Exercise:
Give back the whole listing exactly as shown.

╭─ Material provided

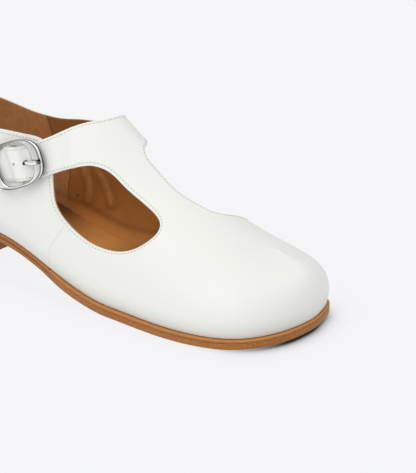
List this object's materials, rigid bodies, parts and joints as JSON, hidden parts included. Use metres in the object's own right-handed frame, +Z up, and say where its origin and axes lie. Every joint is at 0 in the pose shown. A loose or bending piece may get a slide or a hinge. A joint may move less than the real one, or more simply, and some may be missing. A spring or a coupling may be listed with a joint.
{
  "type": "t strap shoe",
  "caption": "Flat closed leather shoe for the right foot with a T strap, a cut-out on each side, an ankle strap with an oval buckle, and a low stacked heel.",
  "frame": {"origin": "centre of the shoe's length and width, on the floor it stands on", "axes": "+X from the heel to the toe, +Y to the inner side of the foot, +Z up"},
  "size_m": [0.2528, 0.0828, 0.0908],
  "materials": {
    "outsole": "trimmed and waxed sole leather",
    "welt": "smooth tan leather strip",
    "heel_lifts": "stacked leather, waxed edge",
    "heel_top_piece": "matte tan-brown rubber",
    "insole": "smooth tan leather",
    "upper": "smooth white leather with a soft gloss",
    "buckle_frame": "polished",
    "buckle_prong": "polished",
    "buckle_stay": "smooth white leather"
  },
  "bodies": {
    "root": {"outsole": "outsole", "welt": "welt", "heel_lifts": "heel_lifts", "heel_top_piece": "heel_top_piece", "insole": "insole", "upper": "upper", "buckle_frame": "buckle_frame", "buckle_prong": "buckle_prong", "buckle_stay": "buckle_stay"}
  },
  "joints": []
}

╰─

Correct response:
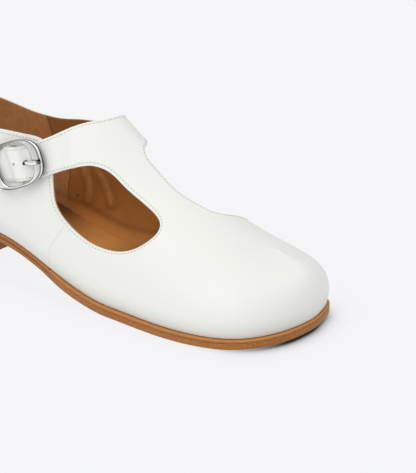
List this object's materials, rigid bodies, parts and joints as JSON, hidden parts included. Use metres in the object's own right-handed frame, +Z up, and say where its origin and axes lie. Every joint is at 0 in the pose shown. A loose or bending piece may get a slide or a hinge. A joint may move less than the real one, or more simply, and some may be missing. A spring or a coupling may be listed with a joint.
{
  "type": "t strap shoe",
  "caption": "Flat closed leather shoe for the right foot with a T strap, a cut-out on each side, an ankle strap with an oval buckle, and a low stacked heel.",
  "frame": {"origin": "centre of the shoe's length and width, on the floor it stands on", "axes": "+X from the heel to the toe, +Y to the inner side of the foot, +Z up"},
  "size_m": [0.2528, 0.0828, 0.0908],
  "materials": {
    "outsole": "trimmed and waxed sole leather",
    "welt": "smooth tan leather strip",
    "heel_lifts": "stacked leather, waxed edge",
    "heel_top_piece": "matte tan-brown rubber",
    "insole": "smooth tan leather",
    "upper": "smooth white leather with a soft gloss",
    "buckle_frame": "polished",
    "buckle_prong": "polished",
    "buckle_stay": "smooth white leather"
  },
  "bodies": {
    "root": {"outsole": "outsole", "welt": "welt", "heel_lifts": "heel_lifts", "heel_top_piece": "heel_top_piece", "insole": "insole", "upper": "upper", "buckle_frame": "buckle_frame", "buckle_prong": "buckle_prong", "buckle_stay": "buckle_stay"}
  },
  "joints": []
}